11. Include your images in an image sitemap
An image sitemap tells Google where your images live. It helps them get discovered in image search and normal search.
Add the image URLs to your existing XML sitemap, or create a separate one.
Also check that your robots.txt file isn’t blocking important image folders.
Think of a sitemap as a list of all the things you want Google to find. If images matter to your strategy, they should be on the list.
12. Monitor performance and fix weak spots
Optimising images isn’t a one-time job.
Track the results. Adjust. Repeat.
Here’s what to look at:
Image-related impressions and clicks in your search reports
Page speed scores
Bounce rates on image-heavy pages
Conversion rates tied to product images
If a certain product image drives more traffic or converts better - learn from that. Apply the same approach elsewhere.
Also, look for images that are too large or loading slowly. Fix those.
13. Don’t forget about file type support
Older formats like BMP or TIFF should never go online. They’re massive and often unsupported.
Stick to:
JPEG
PNG
WebP
SVG (for icons and logos)
Only upload formats that load quickly and work across all devices.
14. Avoid putting key text inside images
Text in images doesn’t help search engines. If you put your product name or CTA inside an image, search engines won’t pick it up.
Use HTML text where possible.
If you must use text in an image (like for a banner), include the same information in surrounding text or in alt attributes.
You want search engines and users to understand the content - even if the image fails to load.
15. Use images to support - not replace - your content
Some people think if they add enough visuals, they can skip the hard work of writing decent content.
That’s not how SEO works.
Use images to:
Break up long text
Show products or results visually
Make the page easier to read
But never rely on images alone to do the job. The content still needs to be solid.

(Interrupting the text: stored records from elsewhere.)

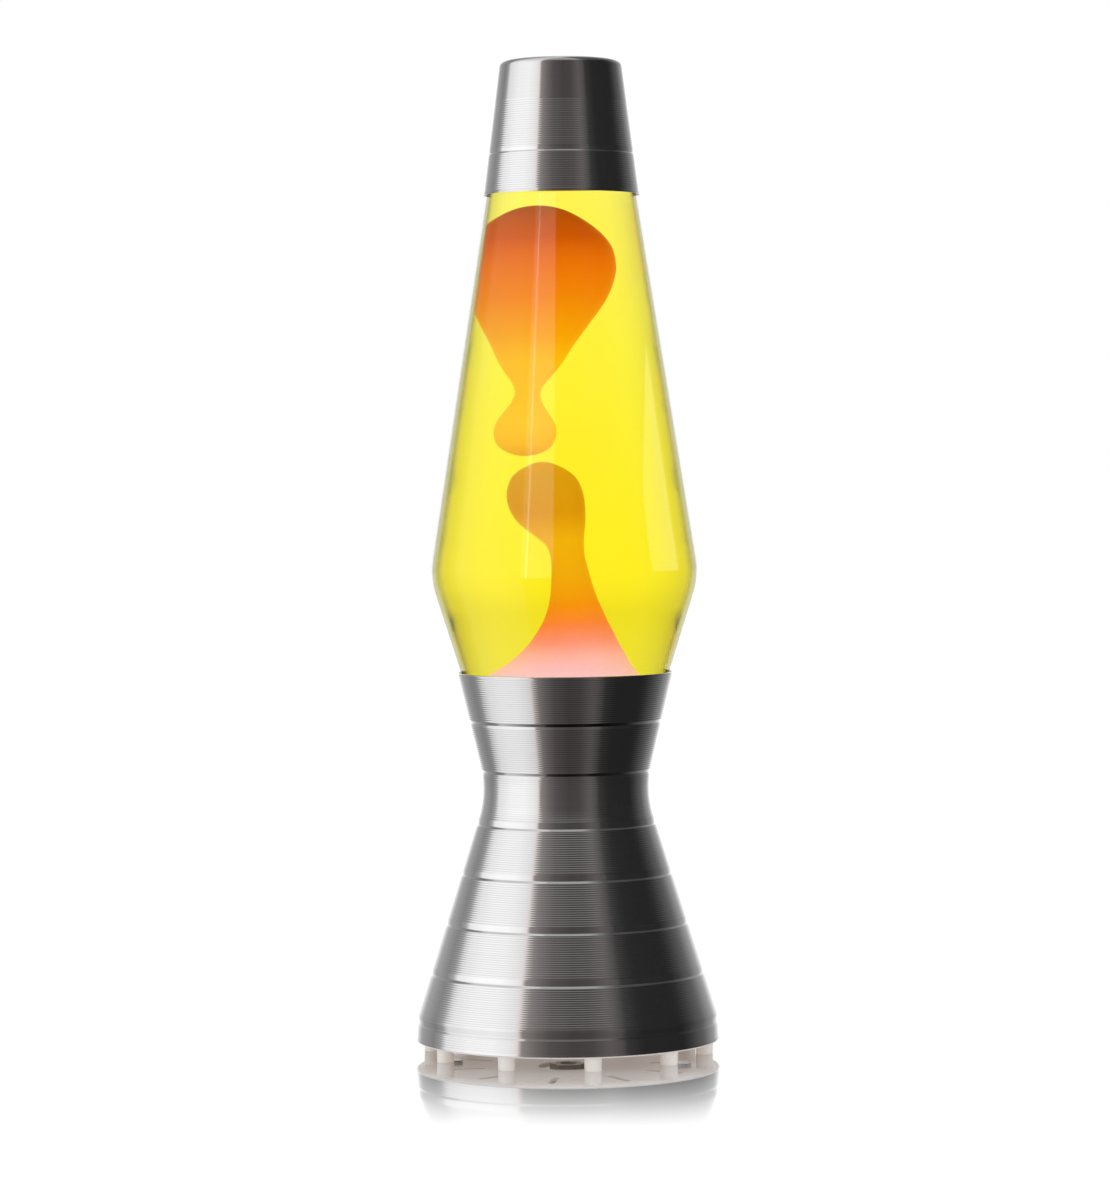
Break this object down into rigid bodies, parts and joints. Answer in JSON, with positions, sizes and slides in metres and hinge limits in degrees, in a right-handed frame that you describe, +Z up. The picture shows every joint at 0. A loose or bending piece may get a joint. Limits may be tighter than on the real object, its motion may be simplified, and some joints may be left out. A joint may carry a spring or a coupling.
{
  "type": "lava lamp",
  "caption": "Lava lamp: sealed glass bottle of wax and yellow liquid on a waisted ribbed metal base with a small bulb inside, under a tapered metal cap.",
  "frame": {"origin": "on the table, at the centre of the ring of pegs, on the lamp's own axis", "axes": "+Z up along the lamp's axis, -Y towards the front"},
  "size_m": [0.132, 0.132, 0.43],
  "materials": {
    "spun_aluminium": "spun, finely ribbed, satin",
    "clear_glass": "clear, smooth",
    "tinned_steel": "tinned, bright",
    "liner": "matt",
    "yellow_liquid": "clear, dyed",
    "orange_wax": "glowing, satin",
    "spring_steel": "drawn wire",
    "white_plastic": "moulded, fine matt",
    "zinc_steel": "zinc plated",
    "brass": "turned, bright",
    "holder_plastic": "moulded, heat resistant",
    "block_plastic": "moulded",
    "brown_sleeve": "silicone sleeve",
    "blue_sleeve": "silicone sleeve",
    "green_yellow_sleeve": "striped sleeve",
    "bulb_glass": "mirrored neck, clear face",
    "bulb_metal": "pressed, bright",
    "black_glass": "fused black insulator",
    "stem_glass": "clear",
    "tungsten": "fine wound wire"
  },
  "bodies": {
    "base": {"base_shell": "spun_aluminium", "base_plate": "white_plastic", "plate_screws": "zinc_steel", "cord_bush": "white_plastic", "holder_strap": "zinc_steel", "strap_nipple": "brass", "nipple_nut": "brass", "holder_cup": "holder_plastic", "holder_insert": "holder_plastic", "holder_skirt": "holder_plastic", "holder_thread": "brass", "centre_contact": "brass", "terminal_screws": "brass", "terminal_block": "block_plastic", "block_screws": "zinc_steel", "block_clamp_screws": "brass", "live_lead": "brown_sleeve", "neutral_lead": "blue_sleeve", "earth_lead": "green_yellow_sleeve", "earth_tag": "tinned_steel", "earth_screw": "zinc_steel"},
    "bottle": {"glass_bottle": "clear_glass", "crown_closure": "tinned_steel", "closure_liner": "liner", "fluid": "yellow_liquid", "wax_column": "orange_wax", "wire_coil": "spring_steel"},
    "cap": {"top_cap": "spun_aluminium"},
    "wax": {"wax_blob": "orange_wax"},
    "bulb_centre": {"bulb_tip": "bulb_metal"},
    "bulb": {"bulb_envelope": "bulb_glass", "bulb_cap": "bulb_metal", "bulb_insulator": "black_glass", "bulb_stem": "stem_glass", "bulb_wires": "bulb_metal", "bulb_filament": "tungsten"}
  },
  "joints": [
    {"name": "bottle_lift", "type": "slide", "parent": "base", "child": "bottle", "axis": [0, 0, 1], "range_m": [0, 0.06]},
    {"name": "cap_lift", "type": "slide", "parent": "bottle", "child": "cap", "axis": [0, 0, 1], "range_m": [0, 0.06]},
    {"name": "wax_rise", "type": "slide", "parent": "bottle", "child": "wax", "axis": [0, 0, 1], "range_m": [0, 0.008], "deforming": ["fluid"]},
    {"name": "bulb_screw_out", "type": "slide", "parent": "base", "child": "bulb_centre", "axis": [0, 0, 1], "range_m": [0, 0.0141]},
    {"name": "bulb_turn", "type": "hinge", "parent": "bulb_centre", "child": "bulb", "pos_m": [0, 0, 0.03], "axis": [0, 0, 1], "range_deg": [0, 1800]}
  ],
  "couplings": [
    {"joint": "bulb_screw_out", "follows": "bulb_turn", "m_per_rad": 0.00044882}
  ]
}
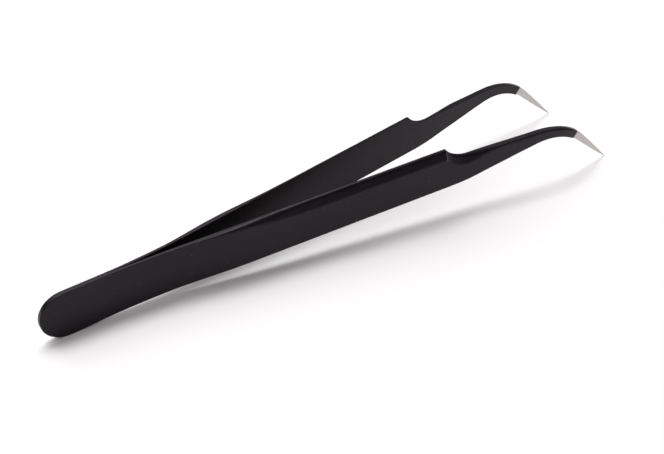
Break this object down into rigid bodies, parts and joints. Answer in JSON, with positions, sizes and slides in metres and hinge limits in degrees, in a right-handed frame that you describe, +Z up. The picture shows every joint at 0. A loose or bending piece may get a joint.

Image SEO: Key Things to Remember
Use the right image format for the job
Always rename image files with descriptive names
Add clear, relevant alt text
Resize and compress images before uploading
Use unique images where possible
Include captions only if they add value
Make sure your images are responsive
Add lazy loading for better load speed
Add images to your sitemap
Don’t bury key content as text in images
Use images to support content, not replace it
Track image performance and improve where needed
Image SEO isn’t technical. It’s about being deliberate. Make your images work for you - not against you.